Joseph Bautista, a Filipino martial arts instructor at Eskabo Daan in San Francisco and practitioner for more than 30 years, said the changes he’s seen in FMA throughout the last 20 years, including more instructors willing to teach it more widely, makes him hopeful about its future. Orpilla said the featuring of FMA in Hollywood, the ability to share it more widely through social media, and the increase of FMA seminars and tournaments in Northern California have also been helpful.

Orpilla said that Filipino American martial artist Dan Inosanto, known for being one of Bruce Lee’s training partners, is a critical figure in FMA. He added that Inosanto taught Lee the FMA used in a dungeon scene of the 1974 film “Enter the Dragon.”

“The teaching methodology of Filipino martial arts is the basis for teaching choreography when it comes to weapons, or stand up punching and kicking,” said Elrik Jundis, who has trained in FMA for more than 30 years and has done extensive research on it. “That’s the bread and butter of all Hollywood action movies.”

There are three main styles of FMA: eskrima, arnis and kali. While there are nuances among the three, they’re often used interchangeably, said Elrik Jundis, who has trained in FMA for more than 30 years and has done extensive research on it. It’s a martial art that’s unique from others because training immediately begins with weapons, whereas others such as karate and taekwondo start out empty handed, Orpilla said.
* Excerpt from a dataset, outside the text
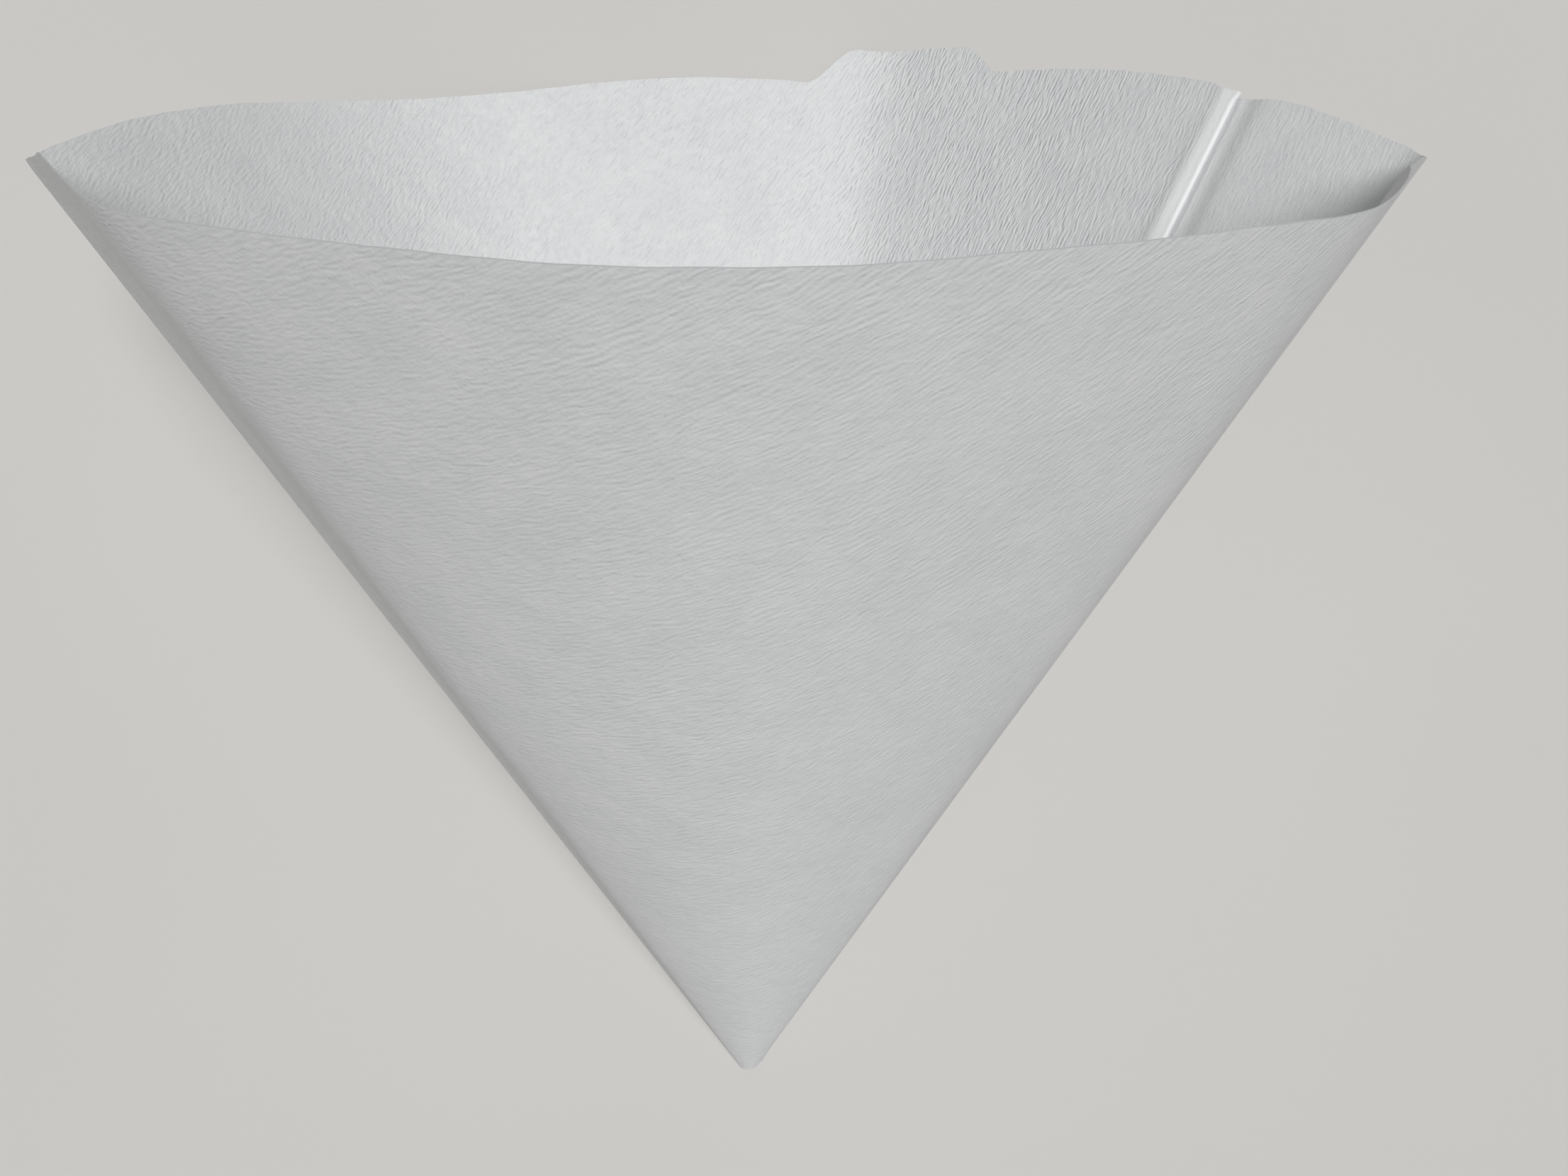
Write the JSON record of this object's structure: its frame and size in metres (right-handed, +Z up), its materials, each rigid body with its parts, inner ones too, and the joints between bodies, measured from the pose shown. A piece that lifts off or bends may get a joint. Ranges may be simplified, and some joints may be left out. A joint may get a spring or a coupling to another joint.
{
  "type": "paper coffee filter",
  "caption": "Paper coffee filter: one creped white sheet folded into a cone, closed by a crimped side seam, with a low rim tab, opened by hand and lying on its back wall",
  "frame": {"origin": "Under the middle of the part's box, on the table that the filter lies on", "axes": "+Z is up from the table, +Y is the way the mouth of the lying cone faces, and +X is to the right as the mouth faces away, towards the seam; metres"},
  "size_m": [0.1316, 0.1272, 0.1079],
  "materials": {
    "filter_paper": "matte"
  },
  "bodies": {
    "root": {"paper_filter": "filter_paper"}
  },
  "joints": []
}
“[A] Filipino martial artist’s main purpose in a fight is to end it as quickly and efficiently as possible using offensive, defensive and counterattack movements depending on the weapons being used and their fighting distance to each other,” he said.

Despite its presence in Hollywood, FMA isn’t more popularly known for a number of reasons. Orpilla said that practicing the martial art was banned in the Philippines during Spanish colonial rule from 1521 to 1898 because they did not want Filipinos to use it to revolt.

Jundis also noted that more popular Asian martial arts have roots in countries that have had a longstanding national identity.

Meanwhile, the concept of what it means to be Filipino is still forming, he said. The Philippines has been an independent country for less than a century. It gained independence in 1946 after nearly 400 years of colonial rule under Spain and the United States.

Bautista said that the Philippine islands operated separately rather than as a single country prior to Spanish colonization. Orpilla said that the islands were vulnerable to invasion from other countries and had to fight to protect themselves, their tribes and families.

Jundis added that FMA isn’t as big of an organized sport the way martial arts like taekwondo and judo are — both of which are categories at the Olympics.

He also said that specifics about the history and origins of FMA vary depending on who is asked due to a lack of documentation.

The popularity of FMA occurred in the United States rather than in the Philippines, practitioners and historians told NBC Asian America. It’s not clear exactly where or when in the U.S. it started, but they said its presence in the U.S. is linked to the immigration of Filipino plantation workers in the early 20th century. They also said that FMA was first taught publicly in Stockton, a city in California’s Central Valley, which birthed a number of grandmasters of the martial art, including Inosanto.

Orpilla said that another reason knowledge of FMA isn’t so widespread is because it historically has been kept within families, and people did not want to teach it to others.

“I don’t know about Filipino martial arts in the mainstream in my lifetime, but [there’s] been a good push towards Filipino martial arts,” Bautista said.

FMA is also gaining traction beyond the United States. Manalo said one of his instructors has held seminars on it in Europe, where he said it has been well received.

For Manalo, FMA has not only been a way to protect himself, but a fulfilling practice and a source of pride for his culture.

“To know that we have something and say this was ours made me feel proud because a lot of people all over the world at this point valued Filipino martial arts, specifically the knife fighting and sword fighting,” he said. “It was something that people recognize in a world where people don’t even know who Filipinos are. It was a good entry point to really just dive deep into history, culture, arts and practice.”